Quale bilancio nel 2017 per IBLA?
È stato un anno proficuo. Abbiamo registrato l’ammissione degli ormeggiatori dell’Uruguay, dell’Iran e di Rijeka e ricevuto la richiesta di ammissione da parte dei colleghi di Panama. Ad oggi riuniamo così le società d’ormeggio di quasi tutta Europa, degli Stati Uniti, di Tunisia e Marocco, per l’Africa del Nord e degli Emirati Arabi. Siamo ancora carenti sul fronte asiatico, dove un certo grado di diffidenza rende più difficile la costruzione di legami solidi. L’idea, in generale, è fare leva sui contatti transnazionali per rendere omogenee le istanze e ridurre la tendenza a mettere in secondo piano i temi fondamentali del rispetto delle regole e dei diritti primari.
Gli obiettivi principali della vostra azione?
Essenziale è la definizione di standard minimi e vincolanti a livello internazionale. Oltre al riconoscimento della specificità del nostro ruolo. Su questo punto abbiamo lavorato proficuamente con l’IMO nel processo di revisione del regolamento Solas, in particolare sul capitolo inerente la manutenzione e la verifica dei cavi di ormeggio. Crediamo di avere le conoscenze sufficienti per capire se un’attrezzatura va sostituita o meno ponendoci nel ruolo di interfaccia per la segnalazione di avarie presso l’autorità marittima. In attesa della votazione, prevista per il primo semestre del 2018, siamo impegnati con il riconoscimento, sempre presso l’IMO, come “Membri Auditori”.
Di cosa si tratta?
L’obiettivo, da perseguire con il rafforzamento del nostro bacino di iscritti, è quello di poter partecipare a Londra alle riunioni in cui sono trattati i temi relativi alla categoria. In questo modo potremmo interloquire in modo più efficace con il livello decisionale, correggendo impostazioni dannose per il futuro dell’attività. Il pericolo da evitare è che passi l’idea dell’ormeggio come servizio marginale e non come cardine della sicurezza della navigazione nel porto e nelle acque ad esso adiacenti.  
In che modo sta cambiando l’attività dell’ormeggiatore?

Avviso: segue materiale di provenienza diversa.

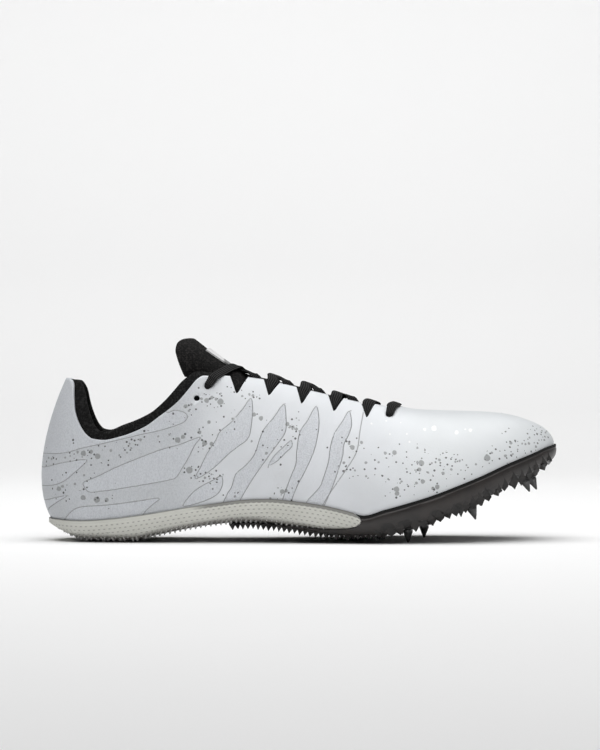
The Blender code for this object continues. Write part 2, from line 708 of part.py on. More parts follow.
def add_tread(home):
    """The plate's teeth and the bosses that the pins sit in."""
    frames = spike_frames()
    seats = [frame.translation for frame, _ in frames.values()]
    entries = []
    for frame, drop in frames.values():
        entries.append((frame, -drop - 0.0015, 0.0, BOSS_RADIUS + 0.0006, BOSS_RADIUS, 12))
    for row in range(TOOTH_ROWS):
        x = (TOOTH_START + (TOOTH_END - TOOTH_START) * row / (TOOTH_ROWS - 1)) / 100 * LENGTH
        outer, inner = sole_half(x)
        outer, inner = outer * 0.86, inner * 0.86
        count = 5 if row % 2 else 4
        if inner - outer < 0.055:
            count -= 1
        if inner - outer < 0.040:
            count -= 1
        for number in range(count):
            frame = bottom_frame(x, outer + (inner - outer) * number / (count - 1))
            if min((frame.translation - seat).length for seat in seats) > 2.0 * BOSS_RADIUS:
                entries.append((frame, -TOOTH_SINK, TOOTH_HEIGHT, TOOTH_RADIUS, 0.0006, 5))
    return rods("tread", home, entries)


def add_sockets(home):
    entries = []
    for frame, _ in spike_frames().values():
        entries.append((frame, -STEM_LENGTH - CLEARANCE, 0.001, STEM_RADIUS + CLEARANCE, STEM_RADIUS + CLEARANCE, 10))
    return rods("sockets", home, entries)


def build_spikes(home):
    """Turned pins: a stem in its socket, a narrow shoulder and a tapered point with a small flat tip."""
    look = material("spike")
    levels = (
        (-STEM_LENGTH, STEM_RADIUS), (CLEARANCE, STEM_RADIUS), (CLEARANCE, SPIKE_RADIUS),
        (CLEARANCE + 0.0012, SPIKE_RADIUS), (CLEARANCE + SPIKE_LENGTH, SPIKE_TIP_RADIUS),
    )
    angles = np.linspace(0.0, 2 * math.pi, 11)[:-1]
    for name, (frame, _) in spike_frames().items():
        loops = []
        for height, radius in levels:
            ring = [frame @ Vector((radius * math.cos(a), radius * math.sin(a), height)) for a in angles]
            loops.append([(p.x + REST_X, p.y, p.z) for p in ring])
        loft(name, loops, look, home)


# Soft pieces inside and over the upper


def grid_normals(grid):
    """Unit normals out of the shoe, for rows that run back or up and points that run to the inner side."""
    rows, columns = np.gradient(grid, axis=0), np.gradient(grid, axis=1)
    found = np.cross(columns, rows)
    return found / np.linalg.norm(found, axis=2)[:, :, None]


def slab(name, grid, thickness, look, home):
    """A closed piece with this outer face and its thickness inside it."""
    grid = np.asarray(grid)
    depth = np.broadcast_to(np.asarray(thickness, float), grid.shape[:2])[:, :, None]
    under = grid - grid_normals(grid) * depth
    loops = np.concatenate([grid, under[:, ::-1]], axis=1)
    return loft(name, loops, look, home)


def lining_height(place):
    top_of = {"tab": HEEL_TAB_HEIGHT, "eyestay": EYESTAY_HEIGHT}
    places = [row[0] for row in LINING_CUT]
    heights = [COLLAR_DIP_HEIGHT + row[1] * (top_of[row[2]] - COLLAR_DIP_HEIGHT) for row in LINING_CUT]
    return smooth_line(places, heights, place)


def build_lining(home):
    """Padded cuff that runs round inside the collar and stands a little above it."""
    front = float(last.station_at(LINING_CUT[-1][0] / 100 * LENGTH)[0])
    stations = np.array([station for station in upper_stations() if station < front])
    place = top_place(stations)
    height = lining_height(place)
    keep = np.interp(place, [row[0] for row in LINING_CUT], [row[3] for row in LINING_CUT])
    edge_keep = np.array([0.55, 0.9, 1.0, 1.0, 0.95, 0.5])
    sheets = []
    for side in (-1, 1):
        top = last.share_where(side, stations, lambda p: p[:, 2] > height)
        length = np.linalg.norm(np.diff(last.controls(side, stations), axis=1), axis=2).sum(axis=1)
        rows = []
        for share in (0.0, 0.25, 0.55, 0.80, 0.94, 1.0):
            v = top - (1 - share) * LINING_DEPTH / length
            rows.append(last.point(side, stations, v) - last.normal(side, stations, v) * (UPPER_WALL + 1.6 * CLEARANCE))
        sheets.append(np.moveaxis(np.array(rows), 0, 1))
    grid = np.concatenate([sheets[0][::-1], sheets[1][1:]])
    keep = np.concatenate([keep[::-1], keep[1:]])
    depth = LINING_THICKNESS * keep[:, None] * edge_keep
    return slab("collar_lining", grid, depth, material("lining"), home)


def crown(station, across):
    """Point and normal on the last at a signed distance from the ridge."""
    side = -1 if across < 0 else 1
    station = np.array([station])
    outer = last.controls(-1, station)[0, 3]
    inner = last.controls(1, station)[0, 3]
    centre, half = (outer + inner) / 2, abs(inner[1] - outer[1]) / 2
    if abs(across) <= half + 1e-6:
        blend = (across / half + 1) / 2 if half > 1e-6 else 0.5
        normal = last.normal(-1, station, 0.999)[0] + last.normal(1, station, 0.999)[0]
        return outer + (inner - outer) * blend, normal / np.linalg.norm(normal)
    share = last.share_where(side, station, lambda p: np.abs(p[:, 1] - centre[1]) < abs(across))
    return last.point(side, station, share)[0], last.normal(side, station, share)[0]


def tongue_grid(columns=13):
    """The tongue's outer face, as rows of points across it from the throat's front up to its free end."""
    grid = []
    spread = np.linspace(-1.0, 1.0, columns)
    for place, share, middle, edge in TONGUE_UNDER:
        station = float(last.station_at(place / 100 * LENGTH)[0])
        row = []
        for w in spread:
            point, normal = crown(station, w * share * TONGUE_HALF)
            depth = (edge + (middle - edge) * (1 - w * w)) / 100 * INSTEP_HEIGHT
            row.append(point - normal * depth)
        grid.append(row)
    for x, z, share, bend, _, lean, bow in TONGUE_FREE:
        centre = np.array([x / 100 * LENGTH, TONGUE_CENTRE, z / 100 * INSTEP_HEIGHT])
        fall = np.array([-math.sin(math.radians(lean)), 0.0, -math.cos(math.radians(lean))])
        back = np.array([fall[2], 0.0, -fall[0]])
        angle = math.radians(bend)
        half = share * TONGUE_HALF
        row = []
        for w in spread:
            side = half * math.sin(angle * w) / math.sin(angle)
            fallen = (1 - math.cos(angle * w)) / (1 - math.cos(angle))
            bowed = bow / 100 * TONGUE_HALF * math.sin(math.pi * fallen**0.6)
            drop = half * math.tan(angle / 2) * fallen
            row.append(centre + np.array([0.0, side, 0.0]) + fall * drop + back * bowed)
        grid.append(row)
    return np.array(grid)


def build_tongue(home):
    grid = tongue_grid()
    spread = np.linspace(-1.0, 1.0, grid.shape[1])
    edge_keep = np.where(np.abs(spread) > 0.95, 0.45, np.where(np.abs(spread) > 0.75, 0.85, 1.0))
    keep = np.concatenate([np.linspace(0.45, 0.62, len(TONGUE_UNDER)), [row[4] for row in TONGUE_FREE]])
    slab("tongue", grid, TONGUE_THICKNESS * keep[:, None] * edge_keep, material("tongue"), home)
    lifted = grid + grid_normals(grid) * (CLEARANCE + LABEL_THICKNESS)
    first = len(TONGUE_UNDER)
    slab("tongue_label", lifted[first:first + 4, 4:-4], LABEL_THICKNESS, material("label"), home)


def build_insole(home):
    """Thin sock liner that lies on the cup's floor inside the upper's wall."""
    stations = np.concatenate([[0.25], np.linspace(0.6, LAST_STATION - 0.6, 19), [LAST_STATION - 0.25]])
    inset = UPPER_WALL + 3 * CLEARANCE
    sides = []
    for side in (-1, 1):
        controls = last.controls(side, stations)
        outward = controls[:, 1, :2] - controls[:, 0, :2]
        outward = outward / np.linalg.norm(outward, axis=1)[:, None]
        sides.append(controls[:, 0, :2] - outward * inset)
    rows = []
    for outer, inner in zip(*sides):
        row = []
        for w in (0.0, 0.08, 0.3, 0.5, 0.7, 0.92, 1.0):
            x, y = outer + (inner - outer) * w
            row.append((x, y, float(profile(x, "floor")) + CLEARANCE))
        rows.append(row)
    edge_keep = np.array([0.55, 0.95, 1.0, 1.0, 1.0, 0.95, 0.55])
    grid = np.array(rows)
    top = grid + np.array([0.0, 0.0, 1.0]) * (INSOLE_THICKNESS * edge_keep)[None, :, None]
    loops = np.concatenate([grid, top[:, ::-1]], axis=1)
    return loft("insole", loops, material("insole"), home)


# The lace


def rounded_path(corners, radius, steps=5):
    """A plan path with each inner corner turned at this radius."""
    made = [corners[0]]
    for before, corner, after in zip(corners, corners[1:], corners[2:]):
        before, corner, after = map(np.asarray, (before, corner, after))
        back, ahead = before - corner, after - corner
        back, ahead = back / np.linalg.norm(back), ahead / np.linalg.norm(ahead)
        half_angle = math.acos(np.clip(np.dot(back, ahead), -1, 1)) / 2
        reach = radius / math.tan(half_angle)
        centre_way = (back + ahead) / np.linalg.norm(back + ahead)
        centre = corner + centre_way * radius / math.sin(half_angle)
        start, end = corner + back * reach - centre, corner + ahead * reach - centre
        turn = math.atan2(start[0] * end[1] - start[1] * end[0], np.dot(start, end))
        for t in np.linspace(0.0, 1.0, steps):
            c, s = math.cos(turn * t), math.sin(turn * t)
            made.append(centre + np.array([c * start[0] - s * start[1], s * start[0] + c * start[1]]))
    made.append(corners[-1])
    return np.array(made)


def lace_points(corners):
    """Evenly spaced middle line of one lace in plan, (x along the ridge, y from it)."""
    path = rounded_path(corners, LACE_TURN)
    gaps = np.linalg.norm(np.diff(path, axis=0), axis=1)
    along = np.concatenate([[0.0], np.cumsum(gaps)])
    wanted = np.linspace(0.0, along[-1], int(along[-1] / LACE_STEP) + 1)
    return np.column_stack([np.interp(wanted, along, path[:, 0]), np.interp(wanted, along, path[:, 1])])


def lace_loops(corners):
    plan = lace_points(corners)
    places = plan[:, 0] / LENGTH * 100
    centres, normals = [], []
    for (x, y), place in zip(plan, places):
        station = float(last.station_at(x)[0])
        point, normal = crown(station, y)
        half = max(float(throat_half(np.array([place]))[0]), CLEARANCE)
        near_edge = np.clip((abs(y) / half - 0.25) / 0.6, 0.0, 1.0)
        near_edge = near_edge * near_edge * (3 - 2 * near_edge)
        depth = float(np.interp(place, *zip(*LACE_DEPTH))) / 100 * INSTEP_HEIGHT
        lift = (CLEARANCE + LACE_THICKNESS) * near_edge - depth * (1 - near_edge)
        centres.append(point + normal * lift)
        normals.append(normal)
    centres, normals = np.array(centres), np.array(normals)
    along = np.gradient(centres, axis=0)
    across = np.cross(normals, along)
    across /= np.linalg.norm(across, axis=1)[:, None]
    outward = np.cross(along, across)
    outward /= np.linalg.norm(outward, axis=1)[:, None]
    loops = []
    for centre, side, up in zip(centres, across, outward):
        w, t = side * LACE_WIDTH / 2, up * LACE_THICKNESS / 2
        loops.append([centre - w, centre - w * 0.75 - t, centre + w * 0.75 - t, centre + w,
                      centre + w * 0.75 + t, centre - w * 0.75 + t])
    return loops


def build_lace(home, cutters):
    """Two runs from the top eyelets that cross between the second and later notches, joined where they cross
    and at the front bar."""
    turns = []
    for _, tip, end in list(NOTCHES.values())[1:]:
        place = tip + (end - tip) * 0.25
        half = float(throat_half(np.array([place]))[0])
        turns.append((place / 100 * LENGTH, half + LACE_REACH))
    ends = []
    for place, below in (TOP_EYELET, FRONT_EYELET):
        centre = eyelet(-1, place, below)[0]
        ends.append((centre[0], -centre[1]))
    knots = [ends[0], *turns, ends[1]]
    runs = []
    for first in (-1, 1):
        run = [(x, first * (-1) ** number * y) for number, (x, y) in enumerate(knots)]
        runs.append(run)
    last_x, last_y = runs[0][-1]
    runs[0] += [(LACE_FRONT_PLACE / 100 * LENGTH, 0.0), (last_x, -last_y)]
    lace = loft("lace", lace_loops(runs[0]), material("lace"), home)
    other = loft("lace_run", lace_loops(runs[1]), None, cutters)
    boolean(lace, other, "UNION")


def main():
    clear_scene()
    shoe = collection("track_spike_shoe")
    cutters = collection("cutters")
    build_upper(shoe, cutters)
    build_sole(shoe, cutters)
    build_spikes(shoe)
    build_insole(shoe)
    build_lining(shoe)
    build_tongue(shoe)
    build_lace(shoe, cutters)
    hide_cutters(cutters)


main()
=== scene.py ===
"""The looks of the track spike shoe: a right shoe that stands on its heel and rear pins.

The model's frame: metres, +X to the toe, +Y to the inner side of the foot, +Z up, origin under the heel.
Sizes on the shoe are given in millimetres from the back of the heel and from the floor, as a side view
shows them, and turned into the frame by HEEL_X.
"""

import json
import math

import bmesh
import bpy
import numpy as np
from mathutils import Matrix, Vector

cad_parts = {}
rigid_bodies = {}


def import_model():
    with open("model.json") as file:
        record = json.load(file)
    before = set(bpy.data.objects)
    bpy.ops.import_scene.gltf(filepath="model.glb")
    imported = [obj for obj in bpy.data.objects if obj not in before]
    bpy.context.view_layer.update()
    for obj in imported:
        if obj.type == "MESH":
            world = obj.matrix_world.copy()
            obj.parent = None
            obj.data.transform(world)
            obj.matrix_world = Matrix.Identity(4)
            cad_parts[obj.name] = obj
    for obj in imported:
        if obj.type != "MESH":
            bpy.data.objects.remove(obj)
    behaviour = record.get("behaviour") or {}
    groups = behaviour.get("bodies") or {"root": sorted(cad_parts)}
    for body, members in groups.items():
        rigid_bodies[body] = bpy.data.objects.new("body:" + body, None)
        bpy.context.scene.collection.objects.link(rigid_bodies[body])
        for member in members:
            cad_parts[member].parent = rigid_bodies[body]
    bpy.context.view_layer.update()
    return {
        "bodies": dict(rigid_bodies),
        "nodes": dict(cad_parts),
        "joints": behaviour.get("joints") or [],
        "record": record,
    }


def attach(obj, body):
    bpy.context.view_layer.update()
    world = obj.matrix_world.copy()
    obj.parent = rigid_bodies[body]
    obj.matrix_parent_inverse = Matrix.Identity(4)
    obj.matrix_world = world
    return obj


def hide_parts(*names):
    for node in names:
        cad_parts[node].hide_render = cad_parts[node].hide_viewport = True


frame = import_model()

MM = 0.001
HEEL_X = 0.0280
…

Il ricorso sempre più spinto all’automazione incide sulle condizioni di lavoro a bordo e in banchina. La tendenza a gestire attraverso la strumentazione la quasi totalità delle operazione rischia paradossalmente di complicare la gestione della manovra, soprattutto in spazi ristretti e congestionati, laddove ci è richiesto un surplus di applicazione mentale e manuale. È proprio questa condizione a rendere necessaria l’individuazione delle specificità proprie al nostro ruolo: l’unico modo per rispondere a un mutamento degli assetti armatoriali sempre più indirizzati verso il ridimensionamento degli equipaggi e l’eterogeneità della loro composizione.